=== To do ===
Show every line where "bodies" occurs.

=== Data segment ===
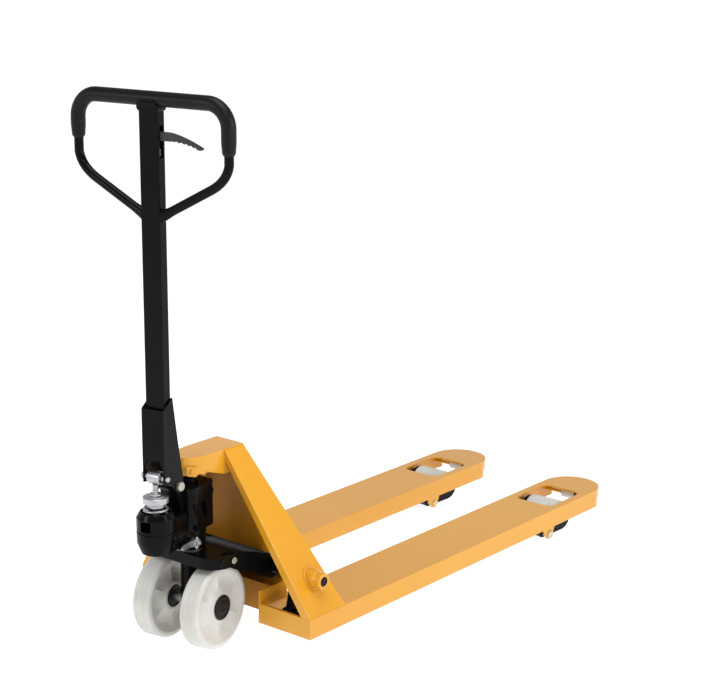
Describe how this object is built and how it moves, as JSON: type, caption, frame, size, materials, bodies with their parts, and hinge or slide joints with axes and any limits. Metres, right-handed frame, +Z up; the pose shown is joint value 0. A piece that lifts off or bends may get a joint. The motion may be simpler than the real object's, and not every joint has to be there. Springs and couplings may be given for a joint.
{
  "type": "pallet jack",
  "caption": "Hand pallet jack with two low forks, a steered twin wheel pump unit, an upright tiller with a D-shaped loop handle, and load rollers that swing down to lift.",
  "frame": {"origin": "on the floor, at the middle of the overall footprint, forks lowered", "axes": "+X towards the fork tips, +Y to the left fork, +Z up"},
  "size_m": [1.5516, 0.56, 1.2945],
  "materials": {
    "yellow_paint": "glossy orange-yellow enamel",
    "black_paint": "gloss black enamel",
    "zinc_plate": "bright zinc plate",
    "pin_steel": "ground steel",
    "nylon": "satin off-white nylon",
    "rubber_grip": "matt black moulded rubber",
    "black_plastic": "satin black plastic"
  },
  "bodies": {
    "chassis": {"head_housing": "yellow_paint", "bulkhead": "yellow_paint", "fork_left": "yellow_paint", "fork_right": "yellow_paint", "cross_member": "yellow_paint", "shaft_boss_left": "yellow_paint", "shaft_boss_right": "yellow_paint", "shaft_cap_left": "black_plastic", "shaft_cap_right": "black_plastic", "retaining_strap": "yellow_paint", "entry_pin_left": "yellow_paint", "entry_pin_right": "yellow_paint", "yoke_pivot_pin_left": "zinc_plate", "yoke_pivot_pin_right": "zinc_plate"},
    "rocker": {"rocker_arm": "black_paint", "torsion_shaft": "black_paint", "rod_lever_left": "black_paint", "rod_lever_right": "black_paint"},
    "push_rod_left": {"push_rod_left": "black_paint"},
    "push_rod_right": {"push_rod_right": "black_paint"},
    "yoke_left": {"yoke_left": "black_paint", "load_axle_left": "zinc_plate"},
    "yoke_right": {"yoke_right": "black_paint", "load_axle_right": "zinc_plate"},
    "load_roller_left": {"load_roller_left": "nylon"},
    "load_roller_right": {"load_roller_right": "nylon"},
    "entry_roller_left": {"entry_roller_left": "nylon"},
    "entry_roller_right": {"entry_roller_right": "nylon"},
    "bracket": {"bracket": "black_paint", "bracket_pin_left": "pin_steel", "bracket_pin_right": "pin_steel", "thrust_bearing": "pin_steel"},
    "pump": {"pump_body": "black_paint", "seal_collar": "black_paint", "pivot_shaft": "pin_steel", "steer_axle": "zinc_plate", "plunger_spring": "pin_steel"},
    "ram": {"ram": "zinc_plate"},
    "release_lever": {"release_lever": "zinc_plate"},
    "steer_wheel_left": {"steer_wheel_left": "nylon", "wheel_bearing_left": "black_plastic", "hub_cap_left": "black_plastic"},
    "steer_wheel_right": {"steer_wheel_right": "nylon", "wheel_bearing_right": "black_plastic", "hub_cap_right": "black_plastic"},
    "handle": {"handle_base": "black_paint", "handle_tube": "black_paint", "handle_loop": "black_paint", "grip_sleeve": "rubber_grip", "lever_pin": "zinc_plate", "roller_pin": "zinc_plate"},
    "finger_lever": {"finger_lever": "black_plastic"},
    "release_rod": {"release_rod": "zinc_plate"},
    "pressure_roller": {"pressure_roller": "zinc_plate"},
    "plunger": {"plunger": "zinc_plate"}
  },
  "joints": [
    {"name": "lift", "type": "hinge", "parent": "chassis", "child": "rocker", "pos_m": [-0.44018, 0, 0.16], "axis": [0, -1, 0], "range_deg": [0, 44.15]},
    {"name": "bracket_level", "type": "hinge", "parent": "rocker", "child": "bracket", "pos_m": [-0.58218, 0, 0.217], "axis": [0, -1, 0], "range_deg": [-44.25, 0]},
    {"name": "steering", "type": "hinge", "parent": "bracket", "child": "pump", "pos_m": [-0.61318, 0, 0.234], "axis": [0, 0, 1], "range_deg": [-98, 81]},
    {"name": "ram_slide", "type": "slide", "parent": "pump", "child": "ram", "axis": [0, 0, 1], "range_m": [0, 0.1155]},
    {"name": "handle_tilt", "type": "hinge", "parent": "pump", "child": "handle", "pos_m": [-0.68241, -0.01035, 0.404], "axis": [0.1478, -0.989, 0], "range_deg": [0, 75], "stiffness_Nm_per_rad": 14, "springref_deg": -74.48},
    {"name": "plunger_press", "type": "slide", "parent": "pump", "child": "plunger", "axis": [0, 0, -1], "range_m": [0, 0.069], "deforming": ["plunger_spring"]},
    {"name": "pressure_roller_spin", "type": "hinge", "parent": "handle", "child": "pressure_roller", "pos_m": [-0.72791, -0.01715, 0.433], "axis": [-0.1478, 0.989, 0], "continuous": true},
    {"name": "finger_lever_tilt", "type": "hinge", "parent": "handle", "child": "finger_lever", "pos_m": [-0.71238, -0.02291, 1.199], "axis": [0.989, 0.1478, 0], "range_deg": [-12, 12], "stiffness_Nm_per_rad": 2},
    {"name": "release_rod_slide", "type": "slide", "parent": "handle", "child": "release_rod", "axis": [0, 0, 1], "range_m": [-0.0036, 0.0036]},
    {"name": "release_lever_tilt", "type": "hinge", "parent": "pump", "child": "release_lever", "pos_m": [-0.64213, -0.04983, 0.262], "axis": [-0.1478, 0.989, 0], "range_deg": [-10, 10]},
    {"name": "steer_wheel_left_spin", "type": "hinge", "parent": "pump", "child": "steer_wheel_left", "pos_m": [-0.62308, 0.06626, 0.1005], "axis": [-0.1478, 0.989, 0], "continuous": true},
    {"name": "push_rod_left_slide", "type": "slide", "parent": "chassis", "child": "push_rod_left", "axis": [1, 0, 0], "range_m": [0, 0.0709]},
    {"name": "yoke_left_swing", "type": "hinge", "parent": "chassis", "child": "yoke_left", "pos_m": [0.47982, 0.195, 0.02], "axis": [0, 1, 0], "range_deg": [0, 90.1]},
    {"name": "load_roller_left_spin", "type": "hinge", "parent": "yoke_left", "child": "load_roller_left", "pos_m": [0.57482, 0.195, 0.04], "axis": [0, 1, 0], "continuous": true},
    {"name": "entry_roller_left_spin", "type": "hinge", "parent": "chassis", "child": "entry_roller_left", "pos_m": [0.69382, 0.195, 0.062], "axis": [0, 1, 0], "continuous": true},
    {"name": "steer_wheel_right_spin", "type": "hinge", "parent": "pump", "child": "steer_wheel_right", "pos_m": [-0.60328, -0.06626, 0.1005], "axis": [-0.1478, 0.989, 0], "continuous": true},
    {"name": "push_rod_right_slide", "type": "slide", "parent": "chassis", "child": "push_rod_right", "axis": [1, 0, 0], "range_m": [0, 0.0709]},
    {"name": "yoke_right_swing", "type": "hinge", "parent": "chassis", "child": "yoke_right", "pos_m": [0.47982, -0.195, 0.02], "axis": [0, 1, 0], "range_deg": [0, 90.1]},
    {"name": "load_roller_right_spin", "type": "hinge", "parent": "yoke_right", "child": "load_roller_right", "pos_m": [0.57482, -0.195, 0.04], "axis": [0, 1, 0], "continuous": true},
    {"name": "entry_roller_right_spin", "type": "hinge", "parent": "chassis", "child": "entry_roller_right", "pos_m": [0.69382, -0.195, 0.062], "axis": [0, 1, 0], "continuous": true}
  ],
  "couplings": [
    {"joint": "bracket_level", "follows": "lift", "ratio": -1},
    {"joint": "ram_slide", "follows": "lift", "m_per_rad": 0.14924},
    {"joint": "push_rod_left_slide", "follows": "lift", "m_per_rad": 0.09175},
    {"joint": "yoke_left_swing", "follows": "lift", "ratio": 2.0385},
    {"joint": "push_rod_right_slide", "follows": "lift", "m_per_rad": 0.09175},
    {"joint": "yoke_right_swing", "follows": "lift", "ratio": 2.0385},
    {"joint": "plunger_press", "follows": "handle_tilt", "m_per_rad": 0.05241},
    {"joint": "release_rod_slide", "follows": "finger_lever_tilt", "m_per_rad": 0.016},
    {"joint": "release_lever_tilt", "follows": "finger_lever_tilt", "ratio": 0.8}
  ]
}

=== Complete response ===
Describe how this object is built and how it moves, as JSON: type, caption, frame, size, materials, bodies with their parts, and hinge or slide joints with axes and any limits. Metres, right-handed frame, +Z up; the pose shown is joint value 0. A piece that lifts off or bends may get a joint. The motion may be simpler than the real object's, and not every joint has to be there. Springs and couplings may be given for a joint.
  "bodies": {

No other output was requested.